Denn wenn hier ein Signal an die anderen nach Europa strebenden Balkan-Staaten gesetzt werden sollte, hat man sich mit Kroatien den Falschen ausgesucht. Es gibt kein anderes Land auf dem Balkan, mit dem die Zusammenarbeit so gut klappt. Kein anderes Land ist auf dem Weg zur Demokratie so weit fortgeschritten.
Wenn dennoch ein Exempel statuiert wird, dann muss noch etwas anderes dahinter stecken. Hat es vielleicht etwas damit zu tun, dass sich Kroatien 1991 sehr zum Missfallen der Freunde Serbiens - zu denen unter anderem Frankreich gehörte - von Jugoslawien lossagte? Soll das Land etwa 14 Jahre danach dafür noch einmal »bestraft« werden?

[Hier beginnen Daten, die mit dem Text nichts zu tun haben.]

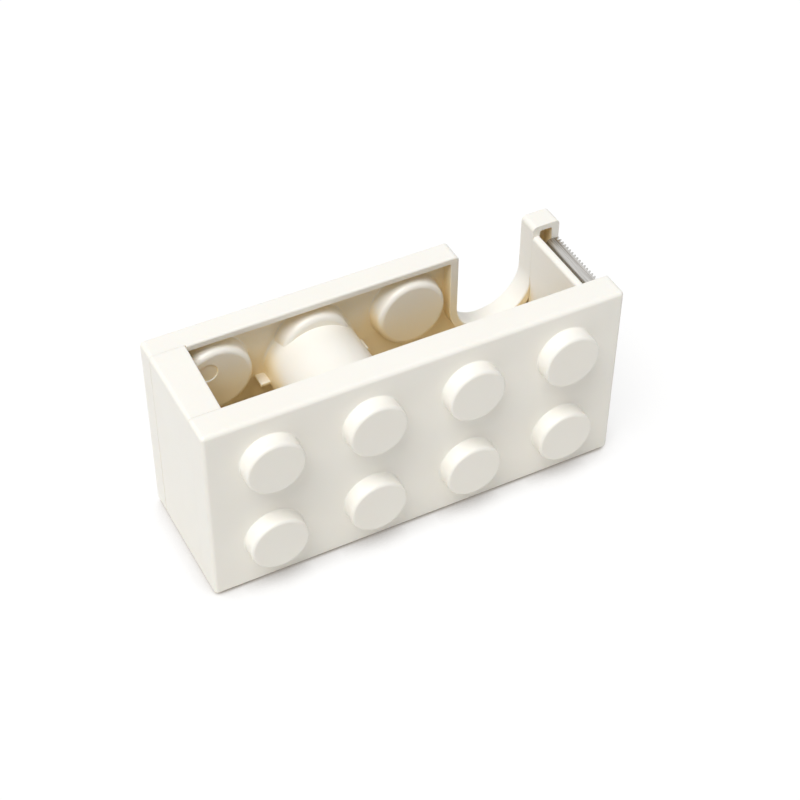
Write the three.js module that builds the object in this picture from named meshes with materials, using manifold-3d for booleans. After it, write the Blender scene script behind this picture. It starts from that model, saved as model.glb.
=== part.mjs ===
// Desk tape dispenser in the shape of a two-by-four building brick. Millimetres, +Z up.
// The origin lies under the middle of the object, on the surface that it stands on.
// X runs from the closed end to the cutter end, the studs face -Y, and the rear shell
// with the tape hub pulls off towards +Y, so that a roll can be put on the hub.
// Inside the body group, y = 0 is the front face, z = 0 the underside of the casing,
// and x = 0 the middle. fromLeft(d) is the place d millimetres from the closed end.

import * as THREE from "three";
import { mergeVertices } from "three/addons/utils/BufferGeometryUtils.js";
import Module from "manifold-3d";

const wasm = await Module();
wasm.setup();

// ---------- driving dimensions ----------

// The brick
const length = 112;
const height = 53.4;
const depth = 36.9;
const cornerRadius = 1.1;
const frontEdgeRadius = 0.9;
const rearEdgeRadius = 0.5;
const postHeight = 54.1;
const postEdgeRadius = 1.1;

// Seams between the three mouldings, and the shell's rim where it stands forward within the bay
const coverBack = 7.3;
const frameFront = 7.5;
const frameBack = 30.5;
const shellFront = 30.85;
const rimFront = 30.4;
const rimClearance = 0.35;
const rimRound = 0.55;

// Studs and the pockets behind them
const studRadius = 7.65;
const studHeight = 4.3;
const studEdge = 0.9;
const studTopWall = 1.9;
const studWall = 1.9;
const studPitchX = 26.5;
const studRows = [14.5, 40.2];
const studColumns = [-1.5, -0.5, 0.5, 1.5].map((step) => step * studPitchX);
const pocketRadius = 7.95;
const pocketDepth = 5.6;
const pocketChamfer = 0.35;
const discFront = 29.45;
const discRadius = 9.4;
const discBaseRadius = 9.75;
const discEdge = 1.5;
const discClearance = 0.35;
const ejectorMark = { x: 13.75, z: 43.45, radius: 2.6, depth: 0.3 };

// Mouldings
const faceSkin = 2;
const coverSkin = 1.8;
const plate = 2.6;
const shellTop = 1.8;
const shellSide = 1.8;
const frameSkin = 1.6;
const webThickness = 2;
const innerCorner = 0.6;

// Finger cutout in the rear shell
const cutLeft = 82.75;
const cutRight = 104.2;
const cutBottom = 27.2;
const cutLeftRadius = 9.2;
const cutRightRadius = 11.8;
const cutLip = 2.3;
const cutCornerRadius = 1.4;
const postWall = 2.1;
const postOuterWall = 2.1;
const postTopWall = 1.55;

// Bay for the roll
const bayLeftFront = 8.1;
const bayLeftBack = 9.2;
const bayRight = 104.2;
const bayFloor = 6;
const bayFillet = 1.5;
const bayWallFront = 2.4;
const ceilingOfBase = 4.4;
const leftCavityRight = 6.6;
const rightCavityLeft = 105.8;
const shelfBottom = 43.5;

// Tape landing and the sill that carries the cutter
const landingTop = 51.2;
const landingRight = 106.1;
const landingInnerRound = 1;
const landingOuterRound = 0.4;
const sillTop = 46;
const ledgeLeft = 108.9;
const ledgeTop = 48.3;
const ledgeRound = 2.8;

// Cutter blade, folded from sheet
const sheet = 0.5;
const bladeLeft = 108;
const bladeTop = 49.3;
const bladeRoot = 110.15;
const bladeFront = 7.7;
const bladeBack = 30.35;
const bendRadius = 1.3;
const tongueBottom = 38.5;
const tongueFront = 8.3;
const tongueBack = 27.9;
const slotClearance = 0.35;
const toothPitch = 1.17;
const toothHeight = 1;
const toothRise = 0.6; // radians above level
const toothRootLand = 0.25;
const toothOverlap = 0.3; // how far the turned-up edge runs back into the flange

// Tape hub and what centres the roll on it
const hubX = 42.5;
const hubZ = 34.2;
const hubRadius = 12.1;
const hubBaseRadius = 12.4;
const hubEdge = 0.6;
const hubWall = 2;
const hubFront = 5.2;
const tabReach = 14.4;
const tabFront = 30.5;
const tabTop = 33.2;
const tabThickness = 1.5;
const spigotRadius = 9.6;
const spigotWall = 1.6;
const spigotTip = 8.4;
const coverTabTip = 9.6;
const coverTabGap = 0.6;

// Fastenings
const screwRows = { left: [7, 47], right: [7, 34] };
const leftWallMiddle = 4.1;
const rightWallMiddle = 108.1;
const screwHeadRadius = 1.9;
const screwHeadHeight = 1.5;
const screwRadius = 1;
const screwLength = 10;
const screwPoint = 1.5;
const screwTipRadius = 0.4;
const screwCrown = 0.6;
const screwSeat = 18;
const tubeRadius = 2.8;
const counterboreRadius = 2.25;
const tubeFront = 16;
const bossRadius = 2;
const pilotRadius = 1.25;
const pilotDepth = 10;
const pegPlaces = [[leftWallMiddle, 18], [leftWallMiddle, 37], [rightWallMiddle, 20.5]];
const pegRadius = 1.4;
const pegShoulderRadius = 2.2;
const pegShoulder = 31.05;
const pegTip = 25.4;
const pegLead = 0.8;
const pegTipRadius = 1;
const socketRadius = 1.75;
const socketTubeRadius = 2.7;
const socketFront = 23.5;

// Weight and feet
const ballastLength = 86;
const ballastDepth = 18.6;
const ballastThickness = 2;
const ballastFront = 8.6;
const ballastGap = 0.3;
const ballastRib = 1.2;
const padRadius = 4.5;
const padRecessRadius = 4.8;
const padRecess = 0.5;
const padLift = 0.6;
const padTop = 0.3;
const padX = 46;
const padRows = [12.6, 25.2];

// Facets round a full turn
const roundFacets = 32;
const smallFacets = 16;

// Steps round a corner and across a rounded edge
const cornerSteps = 6;
const edgeSteps = 3;

// Allowances
const reach = 1; // how far a cutting solid runs past the face that it opens
const root = 0.5; // how far an added solid starts inside the wall that carries it
const seatGap = 0.3; // between a loose part and the face that it rests against

// ---------- making solids ----------

const fromLeft = (distance) => distance - length / 2;

// A closed geometry as a solid that can be cut and joined.
function solid(geometry) {
  const bare = geometry.clone();
  bare.deleteAttribute("normal");
  bare.deleteAttribute("uv");
  const merged = mergeVertices(bare, 1e-4);
  const vertProperties = merged.attributes.position.array;
  const triVerts = new Uint32Array(merged.index.array);
  return new wasm.Manifold(new wasm.Mesh({ numProp: 3, vertProperties, triVerts }));
}

// The solid's surface as a geometry for a mesh.
function surface(manifold) {
  const { vertProperties, triVerts } = manifold.getMesh();
  const geometry = new THREE.BufferGeometry();
  geometry.setAttribute("position", new THREE.BufferAttribute(vertProperties, 3));
  geometry.setIndex(new THREE.BufferAttribute(triVerts, 1));
  const flat = geometry.toNonIndexed();
  flat.computeVertexNormals();
  return flat;
}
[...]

Es ist in Ordnung, die Hürden für Beitrittsverhandlungen hoch zu setzen. Da war man bisher manchmal zu lasch. Doch gerade der Fall Kroatien entlarvt die EU-Gewaltigen auf erschreckende Weise. Wenn es wirklich um die fundamentalen Prinzipien geht: Die Türkei hätte überhaupt noch keinen Termin für den Beginn von Beitrittsverhandlungen bekommen dürfen. Zumindest aber im gleichen Atemzug mit der Absage an Kroatien hätte auch der Oktober-Termin für die Türkei verschoben werden müssen.
Nun jedoch wird überdeutlich, dass hier mit zweierlei Maß gemessen wird. Allen voran der Kanzler. Erst Dienstag stellte er fest, in der Türkei habe es keinerlei Fortschritte bei den angekündigten Reformen gegeben. Dennoch macht er keinerlei Anstalten, über eine Verschiebung auch nur nachzudenken.
Der Termin steht - basta. Was interessiert es mich, dass weiterhin systematisch gefoltert wird, die Zahl sich eher noch erhöht hat? Was interessieren mich die Razzien gegen Publikationsorgane und das Verbot von Büchern, Zeitschriften und Zeitungen? Am 2. Oktober wird verhandelt.
Bei derartigem Rückhalt verwundert es nicht, dass der türkische Ministerpräsident Recep Tayyip Erdogan im Kroatien-Beschluss der EU kein Warnsignal für sein Land sieht.
Doch so ganz kann sich Erdogan nicht in Sicherheit wiegen. Im Europaparlament findet ein Umdenken statt, und auch in der SPD gibt es zunehmend kritische Stimmen. Es muss Schluss sein mit der Doppelmoral.